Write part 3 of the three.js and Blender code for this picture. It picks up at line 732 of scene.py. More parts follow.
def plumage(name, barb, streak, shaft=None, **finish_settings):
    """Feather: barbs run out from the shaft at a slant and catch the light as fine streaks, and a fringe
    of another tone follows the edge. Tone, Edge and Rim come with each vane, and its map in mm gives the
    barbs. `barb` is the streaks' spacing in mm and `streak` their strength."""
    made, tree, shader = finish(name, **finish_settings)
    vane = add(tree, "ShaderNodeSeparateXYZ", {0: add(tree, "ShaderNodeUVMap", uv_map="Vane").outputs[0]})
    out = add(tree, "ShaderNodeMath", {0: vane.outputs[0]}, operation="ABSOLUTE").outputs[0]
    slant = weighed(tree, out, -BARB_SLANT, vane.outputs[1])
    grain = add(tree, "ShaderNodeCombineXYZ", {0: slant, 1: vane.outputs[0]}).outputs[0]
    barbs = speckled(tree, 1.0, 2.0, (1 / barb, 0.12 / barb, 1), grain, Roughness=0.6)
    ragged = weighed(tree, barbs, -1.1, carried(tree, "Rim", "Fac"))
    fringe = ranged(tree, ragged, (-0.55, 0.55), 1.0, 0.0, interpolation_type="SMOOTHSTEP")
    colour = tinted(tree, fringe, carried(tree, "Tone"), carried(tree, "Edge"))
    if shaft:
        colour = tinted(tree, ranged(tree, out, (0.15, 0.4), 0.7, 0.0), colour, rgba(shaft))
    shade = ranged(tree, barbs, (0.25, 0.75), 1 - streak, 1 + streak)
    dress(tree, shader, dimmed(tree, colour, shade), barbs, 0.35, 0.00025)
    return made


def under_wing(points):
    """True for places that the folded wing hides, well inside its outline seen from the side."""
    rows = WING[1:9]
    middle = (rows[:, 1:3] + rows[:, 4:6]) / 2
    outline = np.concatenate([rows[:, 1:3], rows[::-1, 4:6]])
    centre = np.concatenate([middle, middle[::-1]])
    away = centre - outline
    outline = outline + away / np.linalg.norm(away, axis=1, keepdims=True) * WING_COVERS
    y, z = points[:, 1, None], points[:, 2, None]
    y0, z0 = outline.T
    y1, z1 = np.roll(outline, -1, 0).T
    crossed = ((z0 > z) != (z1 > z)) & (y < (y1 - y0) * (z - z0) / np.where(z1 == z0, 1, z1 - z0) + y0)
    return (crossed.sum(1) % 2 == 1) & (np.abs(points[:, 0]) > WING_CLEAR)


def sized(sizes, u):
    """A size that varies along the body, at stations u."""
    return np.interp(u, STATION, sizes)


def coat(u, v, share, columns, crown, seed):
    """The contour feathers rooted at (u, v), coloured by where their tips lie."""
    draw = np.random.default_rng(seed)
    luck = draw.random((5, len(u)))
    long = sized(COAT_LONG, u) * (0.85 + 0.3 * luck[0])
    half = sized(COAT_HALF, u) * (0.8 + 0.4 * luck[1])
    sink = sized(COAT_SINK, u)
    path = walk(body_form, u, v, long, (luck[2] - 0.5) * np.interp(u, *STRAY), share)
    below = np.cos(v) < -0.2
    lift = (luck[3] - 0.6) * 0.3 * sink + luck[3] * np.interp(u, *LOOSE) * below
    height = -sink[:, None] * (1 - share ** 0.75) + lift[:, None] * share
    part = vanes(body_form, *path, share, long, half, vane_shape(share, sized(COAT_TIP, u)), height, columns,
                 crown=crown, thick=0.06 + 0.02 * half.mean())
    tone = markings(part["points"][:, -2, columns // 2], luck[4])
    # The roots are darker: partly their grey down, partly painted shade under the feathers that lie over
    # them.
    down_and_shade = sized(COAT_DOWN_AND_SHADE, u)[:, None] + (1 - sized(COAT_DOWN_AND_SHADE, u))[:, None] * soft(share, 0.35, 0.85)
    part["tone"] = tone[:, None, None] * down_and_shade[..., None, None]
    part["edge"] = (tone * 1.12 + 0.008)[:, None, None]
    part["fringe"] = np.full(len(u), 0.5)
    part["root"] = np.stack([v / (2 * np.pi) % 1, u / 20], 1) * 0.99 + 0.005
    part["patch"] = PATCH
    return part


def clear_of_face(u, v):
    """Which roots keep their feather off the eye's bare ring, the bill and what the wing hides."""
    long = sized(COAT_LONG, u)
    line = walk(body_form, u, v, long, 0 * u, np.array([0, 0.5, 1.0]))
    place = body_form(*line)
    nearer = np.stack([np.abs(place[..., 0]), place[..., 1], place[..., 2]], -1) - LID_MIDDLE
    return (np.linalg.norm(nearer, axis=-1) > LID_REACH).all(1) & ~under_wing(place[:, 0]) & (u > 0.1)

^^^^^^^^

§ **REQUIREMENTS**
Using the data above, restate word for word the lines from its opening line through the line that contains "return made", and no more.

§ **RESULT OF THE TASK**
Write part 3 of the three.js and Blender code for this picture. It picks up at line 732 of scene.py. More parts follow.
def plumage(name, barb, streak, shaft=None, **finish_settings):
    """Feather: barbs run out from the shaft at a slant and catch the light as fine streaks, and a fringe
    of another tone follows the edge. Tone, Edge and Rim come with each vane, and its map in mm gives the
    barbs. `barb` is the streaks' spacing in mm and `streak` their strength."""
    made, tree, shader = finish(name, **finish_settings)
    vane = add(tree, "ShaderNodeSeparateXYZ", {0: add(tree, "ShaderNodeUVMap", uv_map="Vane").outputs[0]})
    out = add(tree, "ShaderNodeMath", {0: vane.outputs[0]}, operation="ABSOLUTE").outputs[0]
    slant = weighed(tree, out, -BARB_SLANT, vane.outputs[1])
    grain = add(tree, "ShaderNodeCombineXYZ", {0: slant, 1: vane.outputs[0]}).outputs[0]
    barbs = speckled(tree, 1.0, 2.0, (1 / barb, 0.12 / barb, 1), grain, Roughness=0.6)
    ragged = weighed(tree, barbs, -1.1, carried(tree, "Rim", "Fac"))
    fringe = ranged(tree, ragged, (-0.55, 0.55), 1.0, 0.0, interpolation_type="SMOOTHSTEP")
    colour = tinted(tree, fringe, carried(tree, "Tone"), carried(tree, "Edge"))
    if shaft:
        colour = tinted(tree, ranged(tree, out, (0.15, 0.4), 0.7, 0.0), colour, rgba(shaft))
    shade = ranged(tree, barbs, (0.25, 0.75), 1 - streak, 1 + streak)
    dress(tree, shader, dimmed(tree, colour, shade), barbs, 0.35, 0.00025)
    return made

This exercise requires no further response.